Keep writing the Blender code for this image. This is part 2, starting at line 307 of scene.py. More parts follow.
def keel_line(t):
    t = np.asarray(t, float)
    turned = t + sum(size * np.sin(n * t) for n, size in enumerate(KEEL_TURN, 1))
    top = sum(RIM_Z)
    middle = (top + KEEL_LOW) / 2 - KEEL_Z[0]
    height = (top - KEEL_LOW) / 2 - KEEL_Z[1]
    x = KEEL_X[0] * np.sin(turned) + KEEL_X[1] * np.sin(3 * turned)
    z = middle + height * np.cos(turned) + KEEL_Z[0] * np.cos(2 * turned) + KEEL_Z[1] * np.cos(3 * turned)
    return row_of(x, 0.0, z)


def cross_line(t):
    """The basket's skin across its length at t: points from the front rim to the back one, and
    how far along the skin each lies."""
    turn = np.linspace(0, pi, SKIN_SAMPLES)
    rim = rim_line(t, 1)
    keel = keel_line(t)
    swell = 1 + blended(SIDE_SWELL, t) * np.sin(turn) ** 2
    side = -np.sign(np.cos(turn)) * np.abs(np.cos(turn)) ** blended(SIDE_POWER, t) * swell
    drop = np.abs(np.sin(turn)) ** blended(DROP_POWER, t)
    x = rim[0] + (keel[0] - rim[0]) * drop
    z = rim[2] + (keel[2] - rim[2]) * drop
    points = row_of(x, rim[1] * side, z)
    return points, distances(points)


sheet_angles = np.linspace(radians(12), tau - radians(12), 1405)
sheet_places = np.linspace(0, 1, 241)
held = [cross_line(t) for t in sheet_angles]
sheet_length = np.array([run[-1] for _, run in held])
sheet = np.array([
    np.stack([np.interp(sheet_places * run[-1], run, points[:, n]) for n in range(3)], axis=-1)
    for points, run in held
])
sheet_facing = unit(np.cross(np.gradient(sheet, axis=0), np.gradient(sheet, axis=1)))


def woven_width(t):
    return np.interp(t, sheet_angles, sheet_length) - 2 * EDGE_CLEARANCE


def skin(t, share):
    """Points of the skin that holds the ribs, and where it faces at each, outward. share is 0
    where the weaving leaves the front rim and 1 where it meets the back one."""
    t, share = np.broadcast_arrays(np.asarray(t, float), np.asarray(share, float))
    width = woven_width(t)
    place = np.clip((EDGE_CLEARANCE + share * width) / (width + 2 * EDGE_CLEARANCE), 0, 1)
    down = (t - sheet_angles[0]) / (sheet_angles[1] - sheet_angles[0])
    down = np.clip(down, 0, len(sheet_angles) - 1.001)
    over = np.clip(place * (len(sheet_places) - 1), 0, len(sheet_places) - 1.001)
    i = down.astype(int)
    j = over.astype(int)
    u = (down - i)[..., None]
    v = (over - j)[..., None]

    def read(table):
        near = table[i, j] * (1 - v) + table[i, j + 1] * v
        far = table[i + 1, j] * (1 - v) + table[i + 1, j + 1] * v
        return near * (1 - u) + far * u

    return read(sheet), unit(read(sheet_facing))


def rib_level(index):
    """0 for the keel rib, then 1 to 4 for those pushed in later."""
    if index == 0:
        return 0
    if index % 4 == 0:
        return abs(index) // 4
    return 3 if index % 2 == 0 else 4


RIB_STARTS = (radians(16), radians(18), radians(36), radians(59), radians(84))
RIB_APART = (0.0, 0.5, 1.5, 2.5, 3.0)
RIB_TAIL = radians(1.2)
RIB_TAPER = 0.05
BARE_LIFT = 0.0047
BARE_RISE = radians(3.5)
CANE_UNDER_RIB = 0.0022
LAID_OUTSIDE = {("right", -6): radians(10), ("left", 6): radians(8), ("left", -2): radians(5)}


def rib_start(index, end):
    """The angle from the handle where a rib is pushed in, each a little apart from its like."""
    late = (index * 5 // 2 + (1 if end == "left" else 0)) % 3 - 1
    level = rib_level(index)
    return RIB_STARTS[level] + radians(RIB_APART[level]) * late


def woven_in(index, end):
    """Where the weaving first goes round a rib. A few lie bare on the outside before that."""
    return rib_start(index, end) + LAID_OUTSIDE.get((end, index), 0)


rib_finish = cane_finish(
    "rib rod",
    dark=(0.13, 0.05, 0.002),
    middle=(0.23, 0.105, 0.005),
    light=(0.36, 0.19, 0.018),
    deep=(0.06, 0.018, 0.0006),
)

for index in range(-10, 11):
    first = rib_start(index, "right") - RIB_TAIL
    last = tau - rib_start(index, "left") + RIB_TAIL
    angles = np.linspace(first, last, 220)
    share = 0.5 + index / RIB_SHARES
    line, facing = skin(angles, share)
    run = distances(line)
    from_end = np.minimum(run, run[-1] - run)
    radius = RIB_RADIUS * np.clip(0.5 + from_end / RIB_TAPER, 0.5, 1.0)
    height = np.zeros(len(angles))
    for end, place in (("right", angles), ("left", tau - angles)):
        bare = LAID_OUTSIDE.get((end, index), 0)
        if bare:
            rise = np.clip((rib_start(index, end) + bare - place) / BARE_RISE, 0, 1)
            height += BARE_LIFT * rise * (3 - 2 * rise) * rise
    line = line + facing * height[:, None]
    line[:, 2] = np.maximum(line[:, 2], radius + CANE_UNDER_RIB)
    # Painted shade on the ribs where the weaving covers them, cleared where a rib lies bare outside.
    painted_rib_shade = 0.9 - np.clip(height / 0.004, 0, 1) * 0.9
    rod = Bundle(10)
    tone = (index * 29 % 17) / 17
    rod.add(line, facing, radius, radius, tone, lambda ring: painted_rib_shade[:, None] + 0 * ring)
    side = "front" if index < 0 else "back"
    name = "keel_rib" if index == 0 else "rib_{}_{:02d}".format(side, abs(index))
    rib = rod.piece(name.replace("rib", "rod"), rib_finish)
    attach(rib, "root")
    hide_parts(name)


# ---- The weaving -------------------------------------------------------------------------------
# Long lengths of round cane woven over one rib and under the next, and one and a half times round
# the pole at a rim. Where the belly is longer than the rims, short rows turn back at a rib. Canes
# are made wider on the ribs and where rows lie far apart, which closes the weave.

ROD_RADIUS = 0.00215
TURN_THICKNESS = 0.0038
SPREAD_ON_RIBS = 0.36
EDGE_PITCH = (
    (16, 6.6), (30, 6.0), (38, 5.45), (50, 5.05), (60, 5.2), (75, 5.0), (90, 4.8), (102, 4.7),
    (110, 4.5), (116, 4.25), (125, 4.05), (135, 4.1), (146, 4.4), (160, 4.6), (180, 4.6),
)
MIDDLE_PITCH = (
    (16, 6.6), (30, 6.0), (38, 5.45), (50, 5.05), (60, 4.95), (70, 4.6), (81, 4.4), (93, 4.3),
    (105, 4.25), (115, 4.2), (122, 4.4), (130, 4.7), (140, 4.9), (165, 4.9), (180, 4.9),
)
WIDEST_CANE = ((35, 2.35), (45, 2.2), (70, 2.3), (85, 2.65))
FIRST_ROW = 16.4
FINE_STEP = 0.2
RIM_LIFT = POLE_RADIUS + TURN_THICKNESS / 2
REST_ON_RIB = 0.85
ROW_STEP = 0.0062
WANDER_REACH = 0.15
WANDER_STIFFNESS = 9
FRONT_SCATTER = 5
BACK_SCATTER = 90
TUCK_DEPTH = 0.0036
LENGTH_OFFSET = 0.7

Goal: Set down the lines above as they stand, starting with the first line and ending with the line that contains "return row_of(x, 0.0, z)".

Solution below:
Keep writing the Blender code for this image. This is part 2, starting at line 307 of scene.py. More parts follow.
def keel_line(t):
    t = np.asarray(t, float)
    turned = t + sum(size * np.sin(n * t) for n, size in enumerate(KEEL_TURN, 1))
    top = sum(RIM_Z)
    middle = (top + KEEL_LOW) / 2 - KEEL_Z[0]
    height = (top - KEEL_LOW) / 2 - KEEL_Z[1]
    x = KEEL_X[0] * np.sin(turned) + KEEL_X[1] * np.sin(3 * turned)
    z = middle + height * np.cos(turned) + KEEL_Z[0] * np.cos(2 * turned) + KEEL_Z[1] * np.cos(3 * turned)
    return row_of(x, 0.0, z)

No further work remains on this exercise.